_What needs to be done_. Return all lines with the word "materials" in them.

_Provided data_.
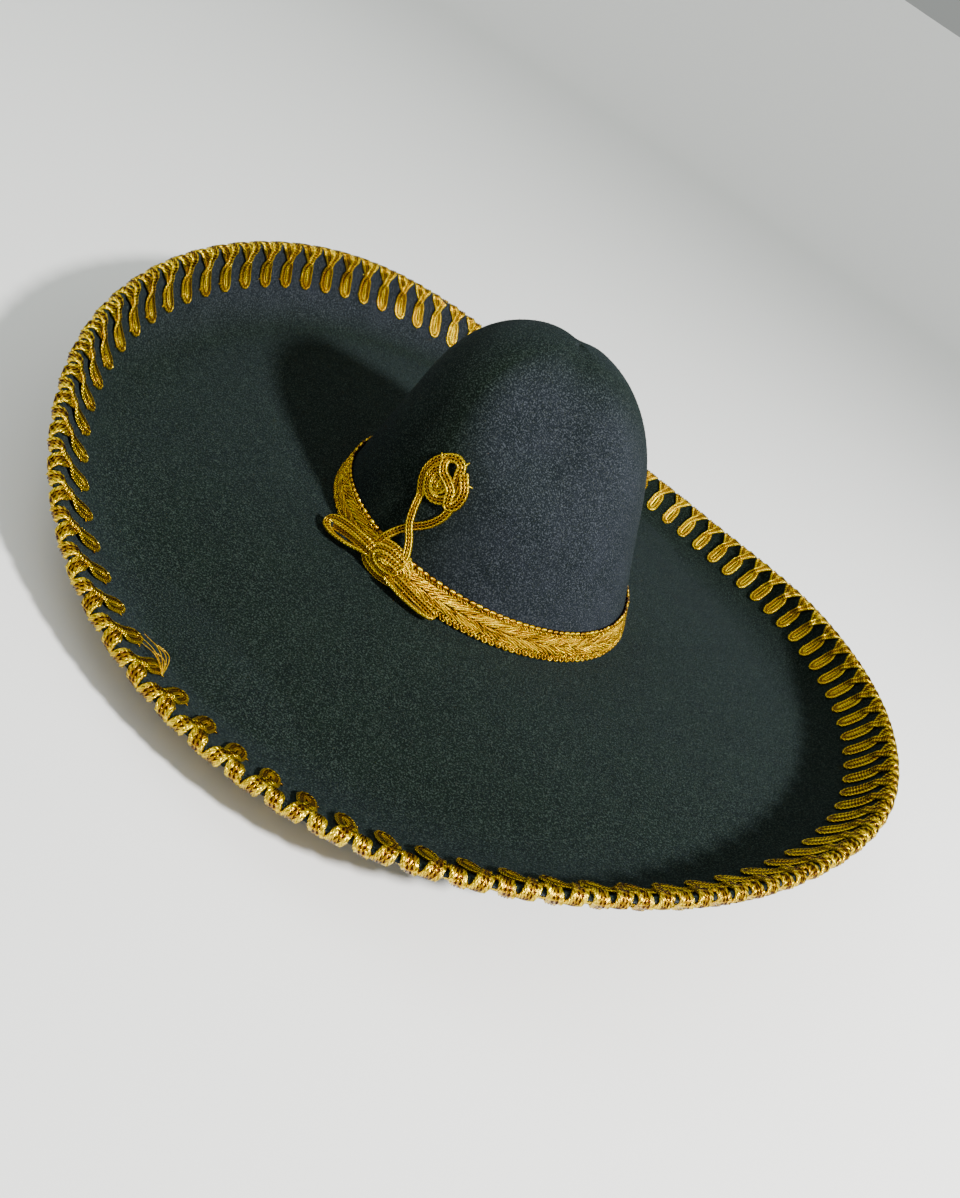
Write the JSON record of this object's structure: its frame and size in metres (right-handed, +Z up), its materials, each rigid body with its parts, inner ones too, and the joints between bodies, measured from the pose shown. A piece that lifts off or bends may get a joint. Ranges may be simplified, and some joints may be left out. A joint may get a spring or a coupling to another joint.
{
  "type": "charro sombrero",
  "caption": "Wide-brimmed black felt sombrero with a domed dented crown, curled rim, gold band, looped gold braid on the rim and a gold bow with rosette.",
  "frame": {"origin": "middle of the hat's box on the surface that it rests on", "axes": "+Z up through the crown; the long way of the head opening lies near X and the two raised ends of the brim near +X and -X; the bow is on the -Y side"},
  "size_m": [0.5034, 0.5388, 0.157],
  "materials": {
    "black_felt": "short-napped black felt with a green cast",
    "gold_braid": "gold metallic thread, braided"
  },
  "bodies": {
    "root": {"crown": "black_felt", "brim": "black_felt", "hat_band": "gold_braid", "rim_trim": "gold_braid", "bow_knot": "gold_braid", "bow_loop": "gold_braid", "bow_tail": "gold_braid", "rosette_cord_left": "gold_braid", "rosette_cord_right": "gold_braid", "rosette": "gold_braid"}
  },
  "joints": []
}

_Result of this task_.
Write the JSON record of this object's structure: its frame and size in metres (right-handed, +Z up), its materials, each rigid body with its parts, inner ones too, and the joints between bodies, measured from the pose shown. A piece that lifts off or bends may get a joint. Ranges may be simplified, and some joints may be left out. A joint may get a spring or a coupling to another joint.
  "materials": {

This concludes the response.